Ty Cobb, who once represented the White House as special counsel Robert Mueller's investigation into Russian election interference intensified, disagrees with President Donald Trump's assertion that the probe is a "witch hunt," and referred to Mueller as "an American hero."
“I don't feel the same way about Mueller,” Cobb told ABC. “I don't feel the investigation is a witch hunt.”
He later offered high praise for Mueller, saying he has "a backbone of steel":
“I think Bob Mueller's an American hero … even though he came from an, arguably, privileged background, he has a backbone of steel. He walked into a firefight in Vietnam to pull out one of his injured colleagues and was appropriately honored for that. I've known him for 30 years as a prosecutor and a friend. And I think the world of Bob Mueller. He is a very deliberate guy. But he's also a class act. And a very justice-oriented person.”
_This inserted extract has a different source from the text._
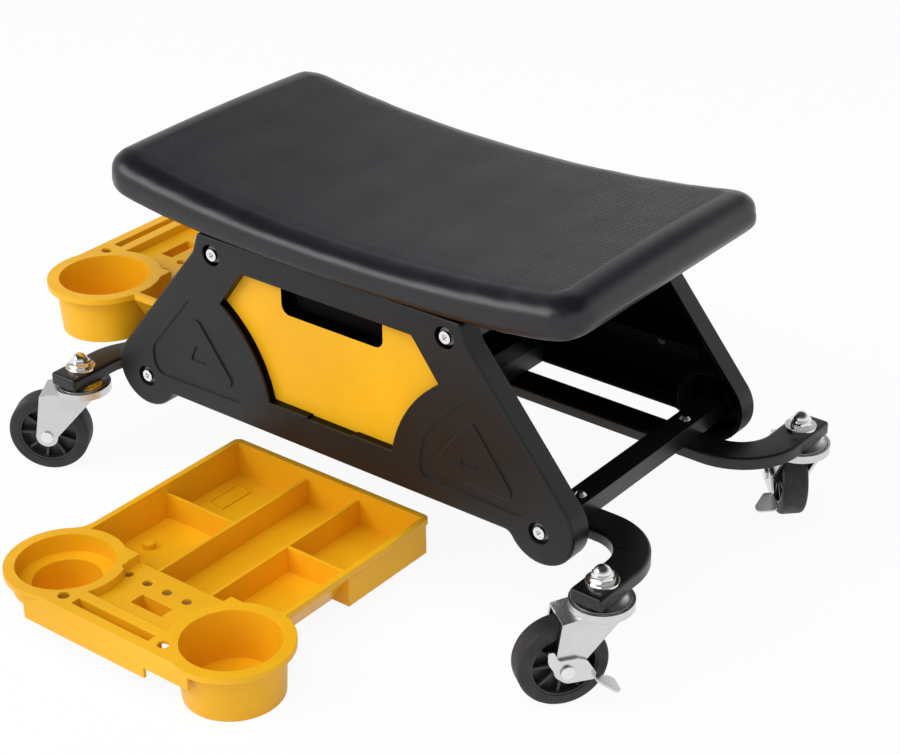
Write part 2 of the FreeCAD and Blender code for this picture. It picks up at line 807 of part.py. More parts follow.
def make_brake():
    """Side brake lever on the axle, outside the fork leg, with a horn and a sloping paddle."""
    y0 = fork_inside_w / 2 + fork_t + brake_gap
    y1 = y0 + brake_t
    body = side([(trail - brake_ahead, wheel_r - brake_low, brake_round),
                 (trail + brake_waist_back / 2, wheel_r - brake_low, brake_high),
                 (trail + brake_horn_back, wheel_r + brake_horn_top / 2, brake_high),
                 (trail + brake_horn_back, wheel_r + brake_horn_top, brake_round),
                 (trail + brake_horn_back - brake_horn_w, wheel_r + brake_horn_top, brake_round),
                 (trail + brake_waist_back, wheel_r + brake_high, brake_round),
                 (trail - brake_shoulder_ahead / 2, wheel_r + brake_high, brake_round),
                 (trail - brake_shoulder_ahead, wheel_r + brake_shoulder_high, brake_round),
                 (trail - brake_ahead, wheel_r - brake_ahead_high, brake_round)], y0, y1)
    slope = math.atan2(paddle_drop - brake_low, paddle_ahead - brake_ahead)
    length = (paddle_ahead - brake_ahead) / math.cos(slope)
    paddle = plan([(0, y0, 0), (0, paddle_root_out, paddle_round), (-length, paddle_out, paddle_round),
                   (-length, paddle_in, paddle_round)], 0, brake_t)
    paddle.rotate(Vector(0, 0, 0), Vector(0, 1, 0), -math.degrees(slope))
    paddle.translate(Vector(trail - brake_ahead + brake_t, 0, wheel_r - brake_low + brake_t))
    lever = fuse([body, paddle])
    return lever.cut(rod(axle_r + axle_gap, y0 - cut_over, y1 + brake_t, trail, wheel_r))


def caster_place(shape, sx, sy, angle):
    placed = shape.copy()
    placed.rotate(Vector(0, 0, 0), Vector(0, 0, 1), angle)
    placed.translate(Vector(sx * stem_x, sy * stem_y, 0))
    return placed


# Seat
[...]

Cobb joined the White House legal team six months into Trump's term. Cobb says there was an important distinction between those who represented the president and his own client: "the presidency."
“My legal obligations were to the institution,” he said, and with that in mind, he says he can't agree with Trump's view of the investigation. Moreover, he claims to have "never had a bad interaction with Mueller or his staff.”
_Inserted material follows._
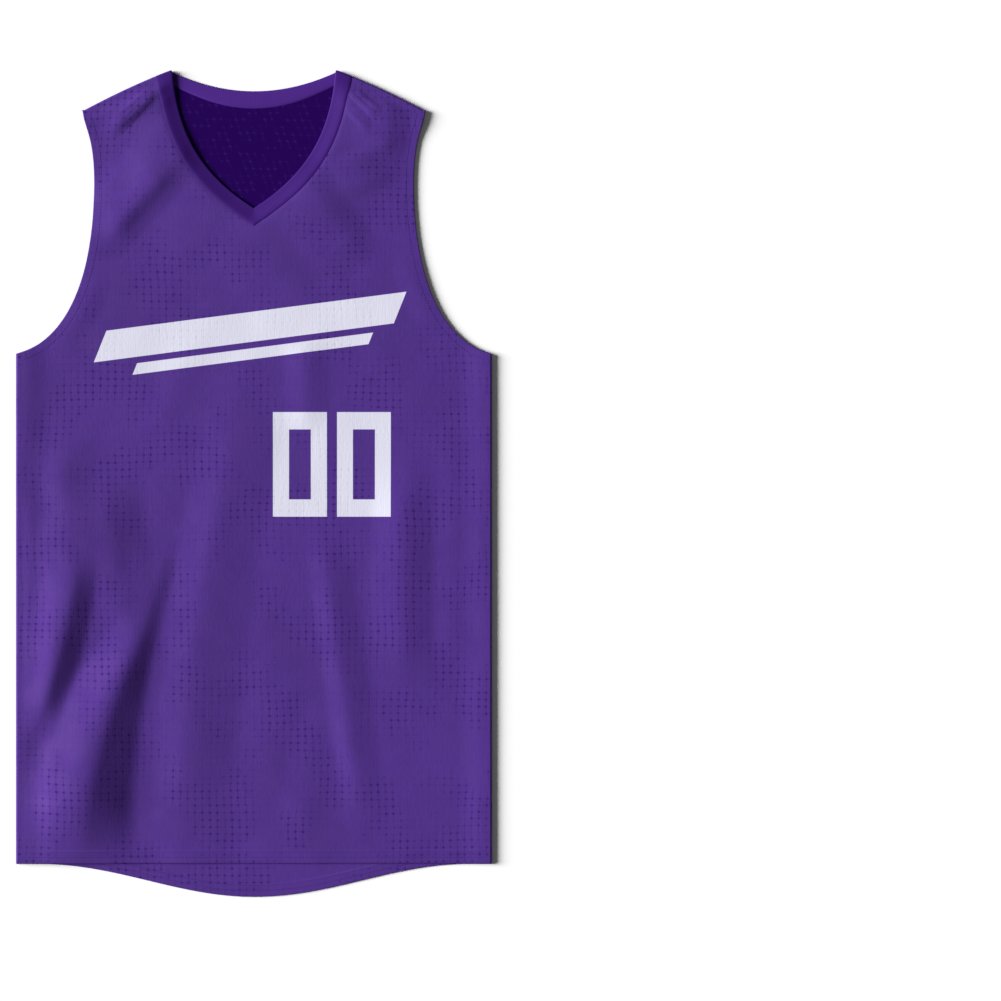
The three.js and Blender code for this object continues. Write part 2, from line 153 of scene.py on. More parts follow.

To many, Cobb's remarks served as a further indication that the president's claims that he is the target of a "witch hunt" are unwarranted.
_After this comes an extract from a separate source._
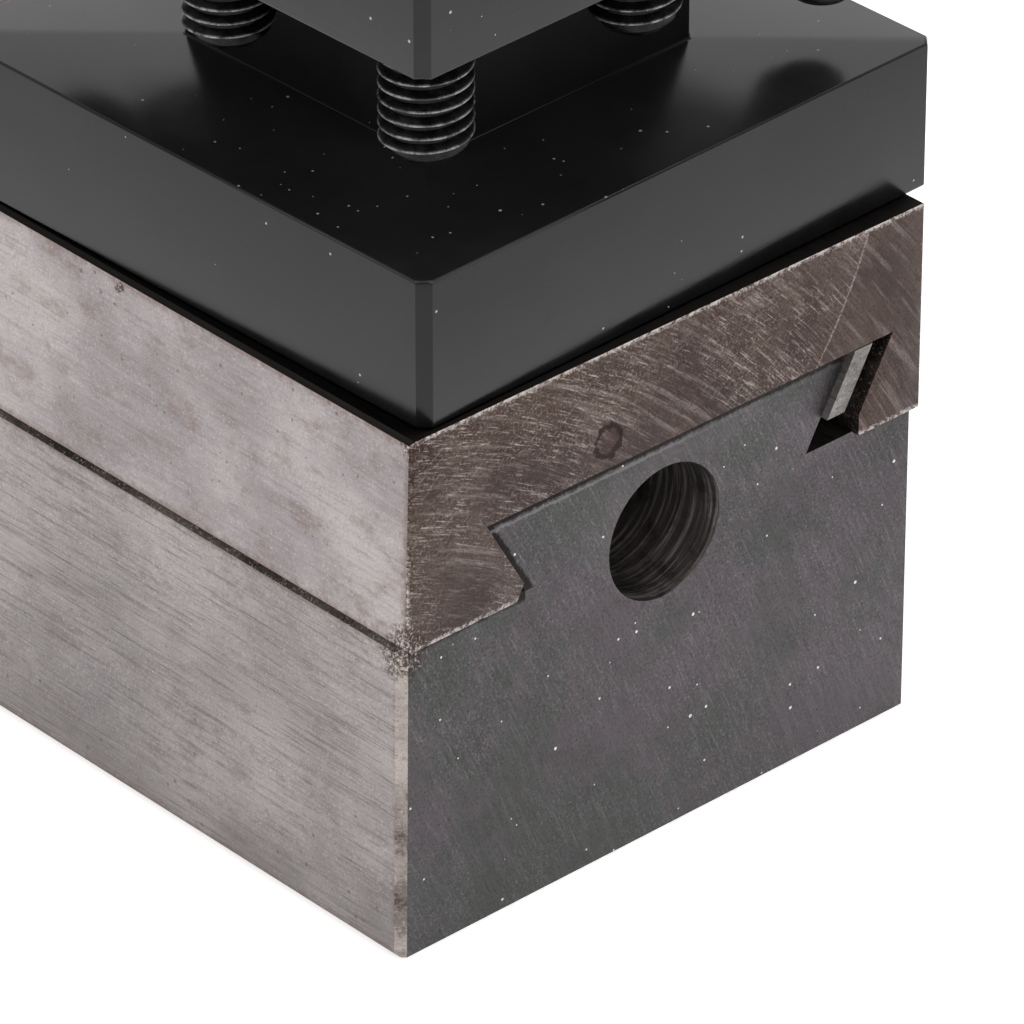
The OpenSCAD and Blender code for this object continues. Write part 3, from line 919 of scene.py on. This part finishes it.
@dataclass
class Post:
    """The square post: lower plate, core and upper plate cut from one block."""

    width: float = 60 * MM
    floor: float = 14 * MM
    slot: float = 18.6 * MM
    core: float = 30.8 * MM
    corner: float = 1.0 * MM
    yaw: float = math.radians(1.5)
    inset: float = 7 * MM
    shift: float = 0.8 * MM
    edge: float = 0.28 * MM
    stud_bore: float = 8.05 * MM
    screw_bore: float = 4.05 * MM

    def build(self) -> None:
        """Cuts the post from a block, as it is milled, and dresses it."""
        low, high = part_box("turret_block")
        height = high.z - low.z
        bpy.ops.object.select_all(action="DESELECT")
        bpy.ops.mesh.primitive_cube_add(size=1, location=(0, 0, height / 2))
        piece = fresh("turret_block_machined")
        piece.scale = (self.width, self.width, height)
        settle(piece)
        self.break_corners(piece)
        self.mill_slots(piece)
        self.drill(piece)
        apply_modifier(piece, "BEVEL", width=self.edge, segments=3, limit_method="ANGLE",
                       angle_limit=math.radians(50), use_clamp_overlap=False)
        smooth(piece, 40)
        piece.rotation_euler = (0, 0, self.yaw)
        piece.location = (0, 0, low.z)
        settle(piece)
        side = BlackOxide("black_oxide_steel_milled", "0b0b0c", metallic=0.0, roughness=0.18, wave=0.6,
                          dust=1.8, rub="141516", sheen=0.31)
        flat = BlackOxide("black_oxide_steel_ground", "1d1d1e", metallic=0.0, roughness=0.2, grain=0.2,
                          dust=8.0, rub="232324", sheen=0.5)
        core = BlackOxide("black_oxide_steel_core", "080809", metallic=0.0, roughness=0.3, wave=0.6,
                          dust=0.5, rub="0d0d0e", sheen=0.14)
        reach = self.core / MM * 0.55

        def choose(normal: Vector, centre: Vector) -> int:
            if abs(normal.z) > 0.7:
                return 1
            return 2 if max(abs(centre.x), abs(centre.y)) < reach else 0

        put(piece, (side, flat, core), "turret_block", "post", choose)

    def break_corners(self, piece: Piece) -> None:
        """Chamfers the four upright corners."""
        only(piece)
        mode("EDIT")
        bpy.ops.mesh.select_mode(type="EDGE")
        pick("DESELECT")
        mode("OBJECT")
        for edge in piece.data.edges:
            ends = [piece.data.vertices[i].co for i in edge.vertices]
            edge.select = abs(ends[0].z - ends[1].z) > self.corner
        mode("EDIT")
        bpy.ops.mesh.bevel(offset=self.corner, offset_type="OFFSET", segments=1, affect="EDGES")
        mode("OBJECT")

    def mill_slots(self, piece: Piece) -> None:
        """Bisects the block at the slots' floor and ceiling and draws the band in to the core."""
        only(piece)
        mode("EDIT")
        for height in (self.floor, self.floor + self.slot):
            pick("SELECT")
            bpy.ops.mesh.bisect(plane_co=(0, 0, height), plane_no=(0, 0, 1))
        bpy.ops.mesh.select_mode(type="FACE")
        pick("DESELECT")
        mode("OBJECT")
        for face in piece.data.polygons:
            inside = self.floor < face.center.z < self.floor + self.slot
            face.select = abs(face.normal.z) < 0.5 and inside
        mode("EDIT")
        bpy.ops.mesh.extrude_region_move()
        ratio = self.core / self.width
        bpy.ops.transform.resize(value=(ratio, ratio, 1), center_override=(0, 0, 0))
        mode("OBJECT")

    def drill(self, piece: Piece) -> None:
        """Drills the stud's bore and the eight screw holes through the upper plate."""
        low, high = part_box("turret_block")
        top = high.z - low.z
        cut(piece, cylinder("stud_bore", self.stud_bore, -1 * MM, top + 1 * MM))
        reach = self.width / 2 - self.inset
        for x in (-reach, -self.shift, reach):
            for y in (-reach, self.shift, reach):
                if abs(x) == reach or abs(y) == reach:
                    start = self.floor + self.slot / 2
                    hole = cylinder("screw_hole", self.screw_bore, start, top + 1 * MM, 48)
                    hole.location = (x, y, 0)
                    cut(piece, settle(hole))


@dataclass
class ToolScrews:
    """The square-head screws that clamp the tools."""

    major: float = 8 * MM
    pitch: float = 1.25 * MM
    shank: float = 35 * MM
    head: float = 8 * MM
    count: int = 8
    yaw: float = math.radians(1.5)

    def build(self) -> None:
        """Models one screw, then copies it into each CAD screw's place."""
        rod = ThreadedRod(self.major, self.pitch, self.shank + 0.4 * MM)
        master = rod.build("tool_screw_master")
        cut(master, self.square_head(), "UNION")
        smooth(master, 30)
        rod.mark_crest(master)
        finish = ScrewBlack("black_oxide_screw_steel", "131313", metallic=0.75, roughness=0.32)
        dress(master, (finish,))
        for number in range(1, self.count + 1):
            node = f"tool_screw_{number}"
            low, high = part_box(node)
            piece = master.copy()
            piece.data = master.data.copy()
            piece.name = piece.data.name = f"{node}_threaded"
            bpy.context.scene.collection.objects.link(piece)
            piece.rotation_euler = (0, 0, self.yaw)
            piece.location = ((low.x + high.x) / 2, (low.y + high.y) / 2, low.z)
            settle(piece)
            stand_for(piece, node, node)
        bpy.data.objects.remove(master, do_unlink=True)

    def square_head(self) -> Piece:
        """Forges the square head, with its top edges turned off at 30 degrees."""
        bpy.ops.object.select_all(action="DESELECT")
        bpy.ops.mesh.primitive_cube_add(size=1, location=(0, 0, self.shank + self.head / 2))
        block = fresh("square_head")
        block.scale = (self.head,) * 3
        settle(block)
        bpy.ops.object.select_all(action="DESELECT")
        tall = 16 * MM
        crown = self.head / 2 - 0.4 * MM
        bpy.ops.mesh.primitive_cone_add(vertices=64, radius1=crown + tall * math.sqrt(3), radius2=crown,
                                        depth=tall, location=(0, 0, self.shank + self.head - tall / 2))
        cone = bpy.context.view_layer.objects.active
        cut(block, settle(cone), "INTERSECT")
        return apply_modifier(block, "BEVEL", width=0.18 * MM, segments=2, limit_method="ANGLE",
                              angle_limit=math.radians(50))


@dataclass
class Feed:
    """The feed screw, its handwheel, dial and handle."""

    major: float = 10 * MM
    pitch: float = 1.5 * MM
    axis: tuple[float, float] = (-1.5 * MM, 30.15 * MM)

    def build(self) -> None:
        """Builds the threaded feed screw and dresses what turns with it."""
        self.screw()
        chrome = TurnedSteel("satin_chromed_steel_wheel", "c2c2c0", roughness=0.24, dark="a3a3a1",
                             pitch_mm=0.4)
        for node, edge in (("handwheel", 0.3), ("handwheel_nut", 0.2)):
            put(machined_copy(node, edge, 3), (chrome,), node, "handwheel")
        centre = (self.axis[0] / MM, self.axis[1] / MM)
        edge_x = box_mm("dial_ring")[1][0] - 1.5
        dial = Dial("engraved_satin_chrome_dial", "bdbdbb", roughness=0.27, centre=centre,
                    start_x=edge_x)
        put(machined_copy("dial_ring", 0.15), (dial,), "dial_ring", "dial")
        plastic = MouldedPlastic("moulded_phenolic_black", "0c0c0c", metallic=0.0, roughness=0.22)
        put(machined_copy("handle_grip", 0.4, 3), (plastic,), "handle_grip", "handle")

    def screw(self) -> None:
        """Joins a wound thread to the CAD screw's plain journal and tail."""
        low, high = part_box("feed_screw")
        collar = -96.7 * MM
        rod = ThreadedRod(self.major, self.pitch, high.x - collar, 1.0 * MM, 32)
        piece = rod.build("feed_screw_threaded")
        rod.mark_crest(piece)
        piece.rotation_euler = (0, math.radians(-90), 0)
        piece.location = (high.x, self.axis[0], self.axis[1])
        settle(piece)
        plain = machined_copy("feed_screw", 0.2)
        window = cylinder("journal_window", 12 * MM, low.x - 1 * MM, collar + 0.2 * MM)
        window.rotation_euler = (0, math.radians(90), 0)
        window.location = (0, self.axis[0], self.axis[1])
        cut(plain, settle(window), "INTERSECT")
        cut(piece, plain, "UNION")
        smooth(piece, 30)
        steel = ScrewBlack("turned_steel_feed_screw", "777573", roughness=0.3, crest="c9c9c7")
        put(piece, (steel,), "feed_screw", "handwheel")


@dataclass
class Clamp:
    """The ball lever that clamps the post, and its washer."""

    def build(self) -> None:
        """Dresses the washer, and rounds the lever's hub, arm and knob."""
        chrome = TurnedSteel("satin_chromed_steel_lever", "c6c6c4", roughness=0.2, dark="adadab",
                             axis=Axis.Z)
        for node, edge in (("lever_hub", 0.5), ("lever_arm", 0.3)):
            put(machined_copy(node, edge, 3), (chrome,), node, "lever")
        plastic = MouldedPlastic("moulded_phenolic_knob", "0b0b0b", metallic=0.0, roughness=0.16)
        put(machined_copy("lever_knob", 0.5, 3), (plastic,), "lever_knob", "lever")
        steel = TurnedSteel("turned_steel_washer", "b4b2b0", roughness=0.3, axis=Axis.Z)
        put(machined_copy("clamp_washer", 0.3), (steel,), "clamp_washer", "lever")


@dataclass
class Fasteners:
    """The small screws, nuts, bushes and washers, and what is hidden inside."""

    blacks: dict[str, str] = field(default_factory=lambda: {
        "gib_screws": "slide", "gib_lock_nuts": "slide", "lock_screw": "slide_lock",
        "bracket_screws": "slide"})
    steels: tuple[str, ...] = ("turret_stud", "handwheel_key", "handwheel_washer", "handle_pin",
                               "dial_spring")
    bronzes: tuple[str, ...] = ("feed_nut", "bracket_bush", "thrust_washer_front", "thrust_washer_rear")

    def build(self) -> None:
        """Breaks the edges of what shows and gives the rest its finish in place."""
        black = ScrewBlack("black_oxide_fastener", "151515", metallic=0.6, roughness=0.34)
        for node, body in self.blacks.items():
            put(machined_copy(node, 0.12), (black,), node, body)
        steel = TurnedSteel("turned_bright_steel", "b9b7b4", roughness=0.27)
        bronze = TurnedSteel("turned_bearing_bronze", "b08a4e", roughness=0.32, dark="7d5f34")
        hidden = ((self.steels, steel), (self.bronzes, bronze), (("feed_nut_screw",), black))
        for names, finish in hidden:
            for node in names:
                dress(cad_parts[node], (finish,))


@dataclass
class Studio:
    """A pale table, soft light and the camera."""

    place: tuple[float, float, float] = (0.495794, -0.444061, 0.4294)
    azimuth: float = 47.6035
    elevation: float = 31.7447
    lens: float = 312.87
    aim: tuple[float, float, float] = (0.0, 0.0, 0.04)

    def build(self) -> None:
        """Sets up the camera, the floor, the lamps and the sky."""
        self.camera()
        self.floor()
        self.lamp("key_softbox", (-0.25, -0.75, 0.65), 0.6, 1.8)
        self.lamp("end_softbox", (0.85, 0.1, 0.55), 0.5, 2.2)
        self.lamp("top_softbox", (-0.1, 0.3, 0.95), 0.7, 2.5)
        self.lamp("back_softbox", (-0.8, 0.75, 0.66), 0.9, 1.4)
        world = bpy.context.scene.world or bpy.data.worlds.new("studio")
        bpy.context.scene.world = world
        world.use_nodes = True
        sky = world.node_tree.nodes["Background"]
        sky.inputs[0].default_value = (1.0, 0.995, 0.99, 1.0)
        sky.inputs[1].default_value = 0.5
        bpy.context.scene.view_settings.view_transform = "Standard"
        bpy.context.scene.view_settings.look = "None"

    def camera(self) -> None:
        """Stands the camera at the viewing angle."""
        data = bpy.data.cameras.new("camera")
        camera = bpy.data.objects.new("camera", data)
        bpy.context.scene.collection.objects.link(camera)
        data.lens = self.lens
        data.sensor_width = 36
        data.clip_start = 0.01
        data.clip_end = 20
        camera.location = self.place
        camera.rotation_euler = (math.radians(90 - self.elevation), 0, math.radians(self.azimuth))
        bpy.context.scene.camera = camera

    def floor(self) -> None:
        """Lays the pale table under the base."""
        bpy.ops.object.select_all(action="DESELECT")
        bpy.ops.mesh.primitive_plane_add(size=6, location=(0, 0, CAD_BOX[0].z - 0.0002))
        table = bpy.context.view_layer.objects.active
        table.name = "table"
        paint = bpy.data.materials.new("matt_white_table")
        paint.use_nodes = True
        shader = paint.node_tree.nodes["Principled BSDF"]
        shader.inputs["Base Color"].default_value = linear("f2f2f1")
        shader.inputs["Roughness"].default_value = 0.9
        shader.inputs["Emission Color"].default_value = (1, 1, 1, 1)
        shader.inputs["Emission Strength"].default_value = 0.6
        table.data.materials.append(paint)

    def lamp(self, name: str, place: Sequence[float], size: float, watts: float) -> None:
        """Hangs a square softbox that faces the post's foot.

        Args:
            name: The lamp's name.
            place: Where it hangs, in metres.
            size: Its side.
            watts: Its power.
        """
        data = bpy.data.lights.new(name, "AREA")
        data.size = size
        data.energy = watts
        lamp = bpy.data.objects.new(name, data)
        bpy.context.scene.collection.objects.link(lamp)
        lamp.location = place
        lamp.rotation_euler = (Vector(self.aim) - lamp.location).to_track_quat("-Z", "Y").to_euler()


def main() -> None:
    """Builds the scene, one sub-assembly at a time."""
    logging.basicConfig(level=logging.INFO, format="%(name)s: %(message)s")
    for part in (Studio(), Ways(), Post(), ToolScrews(), Feed(), Clamp(), Fasteners()):
        part.build()
        LOG.info("%s built", type(part).__name__)


if __name__ == "__main__":
    main()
Cobb also recalls that he clashed with other members of Trump's legal team when he advocated for "dignified cooperation," which led the administration to embark on a more transparent route with Mueller's investigators, sharing thousands of internal documents and making officials available for interviews. However, such cooperation only happened because Trump happened to agree with the strategy.
“I was the one that advised it. But the president did make the decision,” Cobb said.
But Trump ultimately favored a more combative approach, which pitted Cobb against former presidential attorney John Dowd and current presidential attorney Rudy Giuliani. Cobb left the White House after ten months.
“In my first nine-and-a-half months … I was able to prevent the president from going on the attack against Mueller,” Cobb said. “It wasn't really until Dowd sent out a critical tweet of Mueller and Rudy joined the team that the president felt unleashed.”
Dowd resigned last March from his role as the president’s lead lawyer for the special counsel investigation. Dowd had concluded that the president was ignoring his advice, according to an individual briefed on the matter who spoke to New York Times reporters at the time.
Although Dowd had approached the special counsel’s investigation with caution, his record was marred over his response to the guilty plea of Trump’s former national security adviser Michael Flynn, who became the first Trump administration official to face charges in Mueller’s investigation. Dowd apologized to the White House after he claimed to have authored a tweet suggesting that Trump knew Flynn lied to the FBI in January 2018, reviving questions as to whether the president obstructed justice when he asked James Comey, the former FBI Director, to drop the investigation into Flynn’s Russian dealings.
Cobb says Trump shifted his approach to the investigation because he became increasingly frustrated the more attention the investigation took away from other aspects of his presidency, such as his foreign policy agenda. The president's attorneys tried to persuade him that the probe would "soon be over," but Cobb believes it won't be over because "this is going to go through 2020. And if the president is reelected, it'll go beyond that.”
Additionally, Cobb's first-hand experience in the White House has given him some insight into the Trump administration's high turnover rate. Did Trump hire "the best people"? No, says Cobb:
“It would be disingenuous to suggest that the president doesn't need a better [human resources] team and that some of the people that have been chosen and [been] put in significant roles have not performed as he may have hoped -- or as voters may have hoped."
This isn't the first time Cobb has broken from his former boss either.
In October 2018, Cobb told CNN that he doesn't believe the probe is a witch hunt.
“I don’t think it’s a witch hunt,” Cobb said at CNN’s day-long Citizen Conference.
Mueller "was a very serious prosecutor,” Cobb said. “He and I first met in the mid-'80s when we were prosecuting different places, and I have respected him throughout.”